As infections in the country climbed — including at the Kumbh Mela — Modi asked the religious leaders to consider making the rest of their observances symbolic in nature. Still, about 25,000 people took part in the final bathing ritual held Wednesday. More than 3 million devotees took part in one on April 12.
Meanwhile, Modi threw himself into several state election campaigns, including a crucial one for his party in the state of West Bengal. Although the state was not one of the hardest-hit in the second surge, experts say the continued rallies sent a bad message.
While health officials were reminding people to wear masks and maintain distance, Indians saw “their prime minister doing just the opposite on national television every evening,” said Navjot Singh Dahiya, national vice president of the Indian Medical Association. Modi’s biggest failure is that “his government kept misleading people during such a huge tragedy. Now people are paying with their lives.”
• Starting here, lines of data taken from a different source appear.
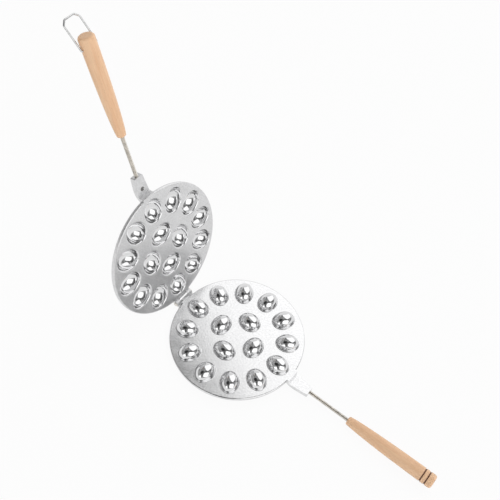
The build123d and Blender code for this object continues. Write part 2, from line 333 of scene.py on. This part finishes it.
def plate_finish(name, half, bowls, satin_roughness, looks):
    """Cast aluminium: a brushed satin baking face, polished nut forms and a dull cast back."""
    material, shade, shader = new_material(name)
    own = shade.own_place(half)
    parts = shade.add("ShaderNodeSeparateXYZ", 0, None, i0=own).node.outputs
    height = shade.math("ADD", parts[2], FACE_DEPTH * MILLIMETRE)
    across = shade.math("SUBTRACT", parts[0], PLATE_CENTRE * MILLIMETRE)
    squares = shade.math("ADD", shade.math("POWER", across, 2.0), shade.math("POWER", parts[1], 2.0))
    inside = shade.step(shade.math("SQRT", squares), *(reach * MILLIMETRE for reach in POLISH_RADIUS))
    facing = shade.dot(shade.add("ShaderNodeTexCoord", "Normal"), half.to_3x3().col[2])
    side = -MILLIMETRE if bowls else MILLIMETRE
    form = shade.step(height, *(reach * side for reach in POLISH_HEIGHT))
    if bowls:
        form = shade.math("MULTIPLY", form, shade.step(facing, *BOWL_FACING))
    polished = shade.math("MULTIPLY", form, inside)
    cast = shade.math("MULTIPLY", shade.step(facing, *CAST_FACING), shade.math("SUBTRACT", 1.0, polished))
    brushed = shade.math("SUBTRACT", 1.0, shade.math("MAXIMUM", cast, polished))

    mottle = shade.noise(own, MOTTLE_SCALE, 4.0, 0.6)
    strokes = shade.own_place(half @ Matrix.Rotation(STROKE_TURN, 4, "Z"), STROKE_SCALE)
    strokes = shade.noise(strokes, 1.0, 3.0, 0.7)
    scratches = shade.own_place(half @ Matrix.Rotation(SCRATCH_TURN, 4, "Z"), SCRATCH_SCALE)
    scratches = shade.noise(scratches, 1.0, 2.0, 0.6)
    grain = shade.noise(own, GRAIN_SCALE, 3.0, 0.6)
    grit = shade.noise(own, GRIT_SCALE, 2.0, 0.6)
    pits = shade.noise(own, PIT_SCALE, 3.0, 0.65)

    tone = shade.step(mottle, 0.3, 0.7, 0.95, 1.03)
    tone = shade.math("MULTIPLY", tone, shade.step(strokes, 0.25, 0.75, 0.93, 1.05))
    tone = shade.math("MULTIPLY", tone, shade.step(grain, 0.3, 0.7, 0.92, 1.05))
    satin = shade.mix_colour(1.0, (*looks.satin_colour, 1), tone, "MULTIPLY")
    back_tone = shade.step(pits, 0.3, 0.75, 0.82, 1.05)
    back = shade.mix_colour(1.0, (*looks.cast_colour, 1), back_tone, "MULTIPLY")
    colour = shade.mix_colour(cast, satin, back)
    colour = shade.mix_colour(polished, colour, (*looks.polished_colour, 1))

    satin_rough = shade.math("ADD", shade.step(strokes, 0.2, 0.8, -0.06, 0.06), satin_roughness)
    satin_rough = shade.math("ADD", satin_rough, shade.step(mottle, 0.3, 0.7, -0.03, 0.04))
    rough = shade.mix(cast, satin_rough, shade.step(grit, 0.2, 0.8, 0.42, 0.58))
    rough = shade.mix(polished, rough, shade.step(mottle, 0.25, 0.75, 0.045, 0.085))

    relief = shade.math("ADD", strokes, shade.math("MULTIPLY", scratches, 0.6))
    relief = shade.math("ADD", relief, shade.math("MULTIPLY", grain, 4.0))
    normal = shade.bump(shade.math("MULTIPLY", relief, brushed), BRUSHED_RELIEF, 0.35)
    relief = shade.math("MULTIPLY", shade.math("ADD", grit, pits), cast)
    normal = shade.bump(relief, CAST_RELIEF, 0.5, normal)
    relief = shade.math("MULTIPLY", shade.noise(own, WAVE_SCALE, 1.0, 0.4), polished)
    normal = shade.bump(relief, CAST_RELIEF, 0.18, normal)
    connect(shade, shader, colour=colour, metal=1.0, rough=rough, normal=normal)
    return material


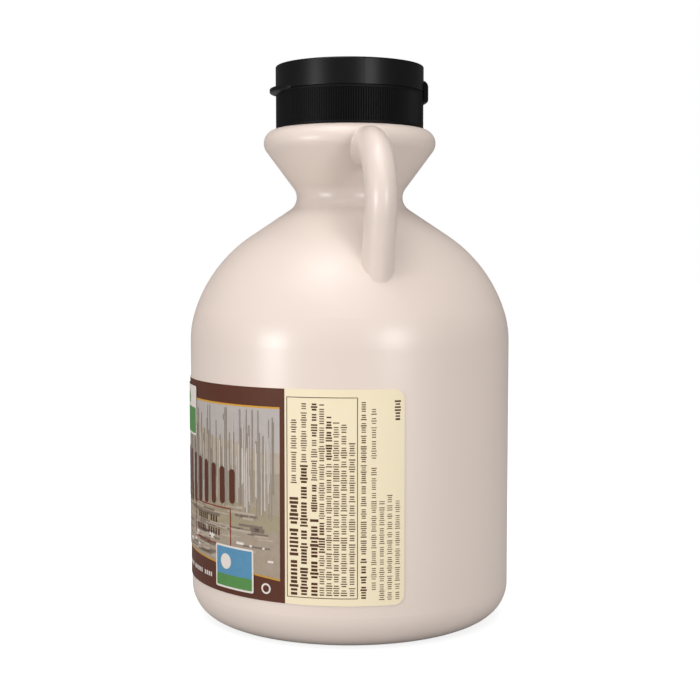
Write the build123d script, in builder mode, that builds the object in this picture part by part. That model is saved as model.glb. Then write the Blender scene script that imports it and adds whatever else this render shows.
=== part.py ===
from build123d import *
import math
import os

# Syrup jug: a round blow-moulded jug with a ring handle beside its neck, a wrap label
# and a flip-top screw closure. Millimetres, +Z up. The origin is the middle of the
# base. The handle points to +X and the front of the label and the thumb tab to -Y.

# --- jug -----------------------------------------------------------------------------
body_radius = 41.5
heel_radius = 8.5               # rounding from the wall to the base
wall_top = 71.8                 # height where the straight wall ends
shoulder_edge_radius = 24.2     # tighter bend where the wall turns into the shoulder
shoulder_edge_turn = 17.4       # degrees
shoulder_radius = 37.1          # main shoulder curve
neck_slope = 33.7               # cone between shoulder and waist, degrees from level
waist_radius = 13.8             # narrowest place, below the collar
waist_bend = 3.85
collar_slope = 53.4             # cone under the collar, degrees from level
collar_radius = 22.3            # widest place of the collar
rim_radius = 3.55               # rounding of the collar's edge

foot_ring_width = 4.0           # flat ring the jug stands on
base_recess = 1.8               # depth of the recess inside the ring
base_recess_bend = 1.2

# --- handle --------------------------------------------------------------------------
handle_half_width = 3.85        # oval section, deeper than it is wide
handle_half_depth = 4.75
handle_below_collar = 5.9       # from the collar's top face down to the handle's axis
handle_bend = 13.35
handle_lean = 15.0              # inward lean of the grip, degrees from upright
handle_root_blend = 0.5
handle_foot_blend = 0.4

# --- closure -------------------------------------------------------------------------
skirt_radius = 19.12
skirt_height = 9.55
skirt_edge = 0.25               # rounding of the skirt's edges
rib_band = 0.7                  # plain band above and below the ribs
rib_pitch = 0.62
rib_depth = 0.25
plain_panel_angle = 28.8        # half-width of the ribless panels, front and back

lid_overhang = 0.06             # the lid stands this far proud of the skirt
lid_height = 6.55
lid_top_edge = 0.35

tab_reach = 1.65                # thumb tab beyond the lid's wall
tab_half_angle = 28.0
tab_root_thickness = 2.1
tab_tip_thickness = 1.1
tab_tip_edge = 0.45
tab_drop = 0.9                  # the tab's root reaches this far below the lid

hinge_reach = 1.2               # hinge strap beyond the lid's wall
hinge_half_angle = 18.0
hinge_height = 5.5
hinge_drop = 2.6                # the strap's foot is this far below the lid
hinge_top_run = 1.65            # the strap's back curves in to the lid over this height
hinge_foot_edge = 0.75
hinge_side_edge = 0.3
closure_clearance = 0.05        # tab and strap stay this far off the skirt

# --- label ---------------------------------------------------------------------------
label_thickness = 0.15
label_bottom = 11.5
label_height = 51.0
label_half_angle = 96.4
label_corner = 2.5

front = -90                     # direction of the label's middle and the thumb tab


def leg(horizontal, slope):
    """Length of a straight side that covers a horizontal distance at a slope."""
    return horizontal / math.cos(math.radians(slope))


def sine(angle):
    return math.sin(math.radians(angle))


def cosine(angle):
    return math.cos(math.radians(angle))


os.makedirs("parts", exist_ok=True)

# The jug's outline, from the recess under it, up the wall and round to the collar
with BuildPart() as jug:
    with BuildSketch(Plane.YZ) as jug_section:
        with BuildLine():
            ring_outer = body_radius - heel_radius
            ring_inner = ring_outer - foot_ring_width
            base = FilletPolyline(
                (0, base_recess),
                (ring_inner - base_recess, base_recess),
                (ring_inner, 0),
                (ring_outer, 0),
                radius=base_recess_bend,
            )
            heel = JernArc(base @ 1, base % 1, radius=heel_radius, arc_size=90)
            wall = Line(heel @ 1, (body_radius, wall_top))
            shoulder_edge = JernArc(
                wall @ 1, wall % 1, radius=shoulder_edge_radius, arc_size=shoulder_edge_turn
            )
            shoulder = JernArc(
                shoulder_edge @ 1,
                shoulder_edge % 1,
                radius=shoulder_radius,
                arc_size=90 - neck_slope - shoulder_edge_turn,
            )
            cone_end = waist_radius + waist_bend * (1 - sine(neck_slope))
            cone = PolarLine(
                shoulder @ 1,
                leg((shoulder @ 1).X - cone_end, neck_slope),
                direction=shoulder % 1,
            )
            waist = JernArc(
                cone @ 1,
                cone % 1,
                radius=waist_bend,
                arc_size=neck_slope + collar_slope - 180,
            )
            rim_start = collar_radius - rim_radius * (1 - sine(collar_slope))
            collar = PolarLine(
                waist @ 1,
                leg(rim_start - (waist @ 1).X, collar_slope),
                direction=waist % 1,
            )
            rim = JernArc(
                collar @ 1, collar % 1, radius=rim_radius, arc_size=180 - collar_slope
            )
            collar_top = (rim @ 1).Y
            land = Line(rim @ 1, (0, collar_top))
            Line(land @ 1, base @ 0)
        make_face()
    revolve(axis=Axis.Z)

    # The handle leaves the collar level, bends down and leans in to the shoulder
    handle_height = collar_top - handle_below_collar
    bend_middle = body_radius - handle_half_depth - handle_bend
    corner_x = bend_middle + handle_bend * (1 + sine(handle_lean)) / cosine(handle_lean)
    foot_height = wall_top + handle_half_depth
    foot_x = corner_x - (handle_height - foot_height) * math.tan(math.radians(handle_lean))
    with BuildLine(Plane.XZ) as handle_path:
        FilletPolyline(
            (waist_radius, handle_height),
            (corner_x, handle_height),
            (foot_x, foot_height),
            radius=handle_bend,
        )
    with BuildSketch(Plane(handle_path.line @ 0, x_dir=(0, 1, 0), z_dir=handle_path.line % 0)):
        Ellipse(handle_half_width, handle_half_depth)
    sweep()
    root_joins = jug.edges().filter_by(GeomType.BSPLINE).sort_by(Axis.Z)[1:]
    fillet(root_joins, handle_root_blend)
    foot_join = jug.edges().filter_by(GeomType.BSPLINE).sort_by(Axis.Z)[0]
    fillet(foot_join, handle_foot_blend)
jug.part.label = "jug"

# Ribbed skirt of the closure, resting on the collar's flat top
with BuildPart() as closure_base:
    with BuildSketch(Plane.XY.offset(collar_top)):
        Circle(skirt_radius)
    extrude(amount=skirt_height)
    fillet(closure_base.edges().filter_by(GeomType.CIRCLE), skirt_edge)
    rib_span = 180 - 2 * plain_panel_angle
    rib_count = int(skirt_radius * math.radians(rib_span) / rib_pitch) + 1
    groove = rib_depth * math.sqrt(2)
    with BuildSketch(Plane.XY.offset(collar_top + rib_band)):
        for side in (0, 180):
            with PolarLocations(
                skirt_radius, rib_count, side - rib_span / 2, rib_span, endpoint=True
            ):
                Rectangle(groove, groove, rotation=45)
    extrude(amount=skirt_height - 2 * rib_band, mode=Mode.SUBTRACT)
closure_base.part.label = "closure_base"

# Lid with its thumb tab. The tab is a thin round plate set forward of the lid, so that
# only a crescent of it shows; below the lid it stays clear of the skirt
lid_bottom = collar_top + skirt_height
lid_radius = skirt_radius + lid_overhang
tab_tip = lid_radius + tab_reach
tab_middle = (tab_tip**2 - lid_radius**2) / (2 * (tab_tip - lid_radius * cosine(tab_half_angle)))
tab_radius = tab_tip - tab_middle
tab_floor = lid_bottom - tab_drop
with BuildPart() as closure_lid:
    with BuildSketch(Plane.XZ.offset(tab_middle)):
        with BuildLine():
            tab_slope = (tab_root_thickness - tab_tip_thickness) / 2
            tip_floor = tab_floor + tab_slope
            tip_roof = tip_floor + tab_tip_thickness
            FilletPolyline(
                (0, tab_floor),
                (tab_radius - tab_reach, tab_floor),
                (tab_radius, tip_floor),
                (tab_radius, tip_roof),
                (tab_radius - tab_reach, tab_floor + tab_root_thickness),
                (0, tab_floor + tab_root_thickness),
                radius=tab_tip_edge,
            )
            Line((0, tab_floor + tab_root_thickness), (0, tab_floor))
        make_face()
    revolve(axis=Axis((0, -tab_middle, 0), (0, 0, 1)))
    with BuildSketch(Plane.XY.offset(tab_floor)):
        Circle(skirt_radius + closure_clearance)
    extrude(amount=tab_drop, mode=Mode.SUBTRACT)
    with BuildSketch(Plane.XY.offset(lid_bottom)):
        Circle(lid_radius)
    extrude(amount=lid_height)
    fillet(closure_lid.faces().sort_by(Axis.Z)[-1].edges(), lid_top_edge)
closure_lid.part.label = "closure_lid"

# Hinge strap at the back, bridging lid and skirt
hinge_inside = lid_radius + closure_clearance
hinge_outside = lid_radius + hinge_reach
hinge_foot = lid_bottom - hinge_drop
with BuildPart() as closure_hinge:
    with BuildSketch(Plane.YZ):
        with BuildLine():
            hinge_back = FilletPolyline(
                (hinge_inside, hinge_foot),
                (hinge_outside, hinge_foot),
                (hinge_outside, hinge_foot + hinge_height - hinge_top_run),
                radius=hinge_foot_edge,
            )
            hinge_top = TangentArc(
                hinge_back @ 1,
                (hinge_inside, hinge_foot + hinge_height),
                tangent=hinge_back % 1,
            )
            Line(hinge_top @ 1, hinge_back @ 0)
        make_face()
    revolve(axis=Axis.Z)
    with BuildSketch(Plane.XY.offset(hinge_foot)) as hinge_plan:
        with BuildLine():
            hinge_arc = CenterArc(
                (0, 0), hinge_outside, 90 - hinge_half_angle, 2 * hinge_half_angle
            )
            Line((0, 0), hinge_arc @ 0)
            Line((0, 0), hinge_arc @ 1)
        make_face()
        fillet(hinge_plan.vertices().sort_by_distance((0, 0))[1:], hinge_side_edge)
    extrude(amount=hinge_height, mode=Mode.INTERSECT)
closure_hinge.part.label = "closure_hinge"

# Wrap label, open at the back
with BuildPart() as label:
    with BuildSketch(Plane.XY.offset(label_bottom)):
        with BuildLine():
            first_edge = front - label_half_angle
            inside = CenterArc((0, 0), body_radius, first_edge, 2 * label_half_angle)
            outside = CenterArc(
                (0, 0), body_radius + label_thickness, first_edge, 2 * label_half_angle
            )
            Line(inside @ 0, outside @ 0)
            Line(inside @ 1, outside @ 1)
        make_face()
    extrude(amount=label_height)
    corners = label.edges().filter_by(GeomType.LINE).filter_by(Axis.Z, reverse=True)
    fillet(corners, label_corner)
label.part.label = "label"

for piece in (jug, closure_base, closure_lid, closure_hinge, label):
    export_step(piece.part, f"parts/{piece.part.label}.step")
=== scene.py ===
import math
import random

import bpy
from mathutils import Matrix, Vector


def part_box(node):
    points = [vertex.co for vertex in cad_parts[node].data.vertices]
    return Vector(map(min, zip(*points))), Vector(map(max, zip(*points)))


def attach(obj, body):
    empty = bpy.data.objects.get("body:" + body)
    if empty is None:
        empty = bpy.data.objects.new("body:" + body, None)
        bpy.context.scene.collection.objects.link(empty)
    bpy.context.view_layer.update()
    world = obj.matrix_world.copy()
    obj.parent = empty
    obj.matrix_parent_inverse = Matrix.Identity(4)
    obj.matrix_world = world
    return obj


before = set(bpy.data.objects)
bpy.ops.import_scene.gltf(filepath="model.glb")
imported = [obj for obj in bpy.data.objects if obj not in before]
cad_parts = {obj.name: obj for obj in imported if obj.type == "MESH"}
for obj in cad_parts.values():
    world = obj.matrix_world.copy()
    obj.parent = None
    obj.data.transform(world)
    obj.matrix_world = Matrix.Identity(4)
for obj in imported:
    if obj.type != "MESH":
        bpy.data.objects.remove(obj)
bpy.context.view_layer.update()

mm = 0.001
labelLow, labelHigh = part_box("label")
labelRadius = labelHigh.x  # the wrap label reaches past both sides, so this is its outer radius
labelTop = labelHigh.z / mm
labelBottom = labelLow.z / mm


def linear(hexColour):  # sRGB hex to the linear values that the shader sockets hold
    channels = [int(hexColour[i:i + 2], 16) / 255 for i in (0, 2, 4)]
    return [c / 12.92 if c <= 0.04045 else ((c + 0.055) / 1.055) ** 2.4 for c in channels] + [1]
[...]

The current desperate struggle for oxygen across much of India has revealed a lack of preparation by the government for a new surge. Although India launched a bidding process to build more than 160 new oxygen plants at hospitals across the country in October, only a small fraction had been installed as of April, according to a report by Scroll.in, an Indian media outlet.
In the past two weeks, the government has announced plans to build hundreds more oxygen plants across the country using money from a discretionary relief fund set up by Modi to tackle the pandemic. The fund’s donors and its precise outlays have not been disclosed.
India launched a nationwide vaccination drive in January but sent more than 60 million doses of domestically produced vaccine to other countries, both through commercial deals and as gifts in a form of vaccine diplomacy. Such exports were halted in late March as case numbers began to rise in India. More recently, the government announced that it would open vaccinations to everyone over the age of 18 — but it not clear that it has the supplies to do so.
Now anger is growing, even among Modi voters. Shivashankarappa, a 60-year-old in the southern state of Karnataka who goes by one name and works at a wholesale agricultural market, has been a Modi supporter for years. He thought Modi handled the first wave of the pandemic well but said he was disgusted to see him on the campaign trail as deaths began to rise.
“Isn’t there value for human life? Is an election more important than people?” he asked. If Modi “takes credit for the first wave going away, he has to take the blame now.”
For BJP supporters whose relatives died trying to find treatment for covid-19, the sense of betrayal is acute. Arun Kumar Goyal is a lawyer in the northern state of Uttar Pradesh and has been a BJP party worker for nearly two decades. His mother-in-law was turned away from a hospital after hospital on April 25. She received a few hours of oxygen at a site run by volunteers but died at home the next morning, Goyal said.
“I will never support the party again,” said Goyal, 53. “The government is completely absent. They have left the people to fend for themselves.”
Shams Irfan in Srinagar, India, and Mohit Rao in Bangalore contributed to this report.